Speaker 3:I am in the middle of reading Cover Story by Celia Lasky and it is a queer romance set in LA and the protagonist is an extremely neurotic, unchill 30-something who lives on the East side of LA, which I can deeply relate to. But she the book is set in 2005 and she is a publicist and she specializes in helping clients stay in the closet and she is tasked with keeping, like the gayest of gay, new starlets coming up in the closet during her first big movie release and the two of them fall for each other and it is oh it's delightful. It's really well written. The main character is rounded out really well. It's not just like a fluffy rom-com. You feel a lot of like depths of her emotion and anxiety and I'm also learning a lot about what like the publicity world in Hollywood is like. I can't recommend it enough.
Speaker 2:Okay, I keep seeing this one on Kindle Unlimited and I was like is this good? I don't know. So now you've inspired me to read it in my efforts to read as much as possible on my Kindle Unlimited. One month trial, Yep.
Speaker 1:I am remembering that I think in 2022, I read another book by celia lasky so happy for you which is kind of like a horror like it. It's like about a wedding weekend that spirals out of control and there's like and I think I liked it pretty well, um so, colleen and I have already coordinated me me reading her book, what she's done with it um was that her debut?
Speaker 3:romance. So this is her third book, but it's her first romance book. She's kind of genre, hopped okay yeah.
Speaker 1:I think I got the book because I went to an event at Skylight and she was there with her book. So I am nearly done with the Wedding People by Alison Espach, espach, is it Espach or Espach? I'm so sorry, I don't know. This book is like super popular and trendy right now. I feel like I see it.
Speaker 1:I was like actually really wary to read it. Um, big content warning, uh, for suicidal ideation. Um, this is literary fiction and follows the main character, whose name is phoebe, who she's had a really tough go of it. After covid, her husband left her for one of their best couple friends. Like the wife and the best couple friends, her cat dies like she can't finish writing her book.

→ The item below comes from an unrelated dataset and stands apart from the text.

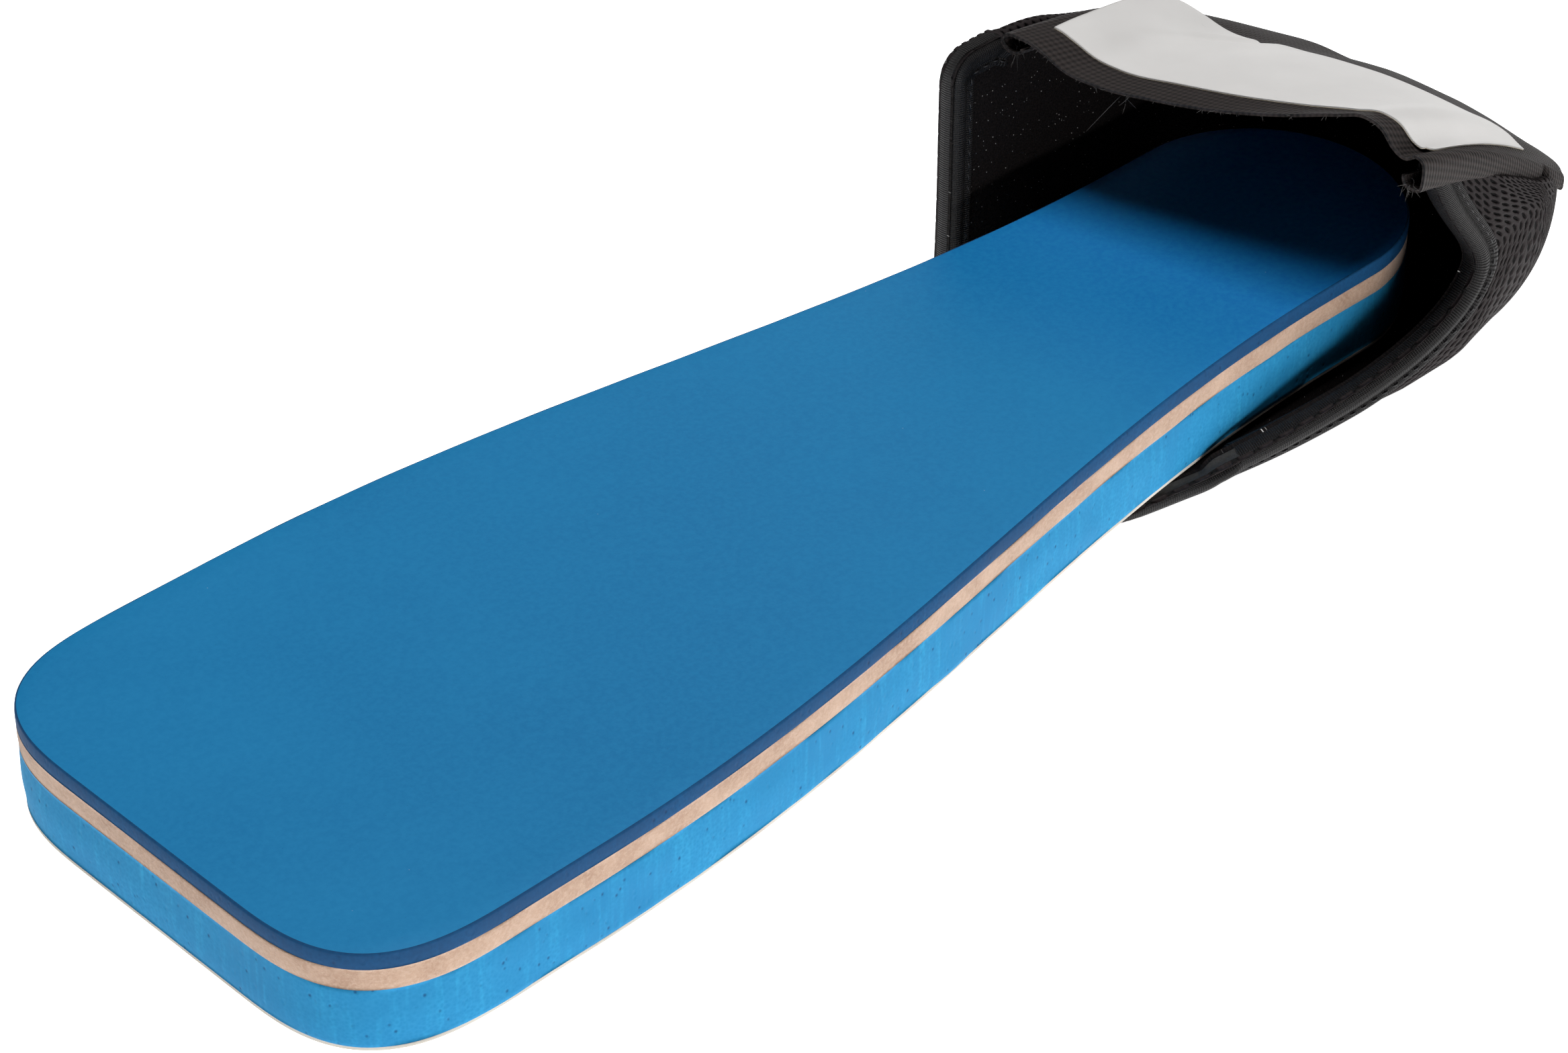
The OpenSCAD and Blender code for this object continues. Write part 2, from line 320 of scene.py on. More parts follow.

Speaker 1:All this stuff is happening and so she decides she's given up and she is going to book a vacation to this hotel that she's always really wanted to go to and she's going to kill herself. And when she gets there she's the only guest of the hotel who's not a part or a guest or um, in this big, huge, like million dollar wedding, um that's happening at this hotel in, uh, rhode island and um, it follows the week that she's at that hotel, uh her relationship that she forms with the bride and the groom and the other wedding guests, what she learns from the wedding guests, while also intersplicing these like flashbacks of the things that led her to this moment, the relationship with her husband, the moments of her career, and it's really well told. I really really am enjoying it and I think I was pleasantly surprised, like I just saw that it was heavily promoted everywhere. I was like, oh, okay, I think it's like in the Jenna Bush book club, like whatever. This is not a hot take, but it's really good actually, so recommend.
Speaker 3:Love it when a well-marketed book turns out to actually be good. Yeah, I know, true, it's it's hard these days.
Speaker 2:It's hard to know what's the truth, so yeah, obviously huge content warning though for like depression so if you're not in this place.
Speaker 1:Place to read that, maybe don't. She does a. There is an attempt in the book so take care and choose wisely. Yeah, thank you this is so fun, I know.
Speaker 2:Colleen, thank you for being on the show I feel like you really added a lot of yes, I agree thank you for having me.
Speaker 3:I hope I didn't ramble too much, but I really did not really enjoy this at all not at all perfect guess.
Speaker 1:This was really fun. Okay, you guys, we'll see you in two weeks. Bye, bye.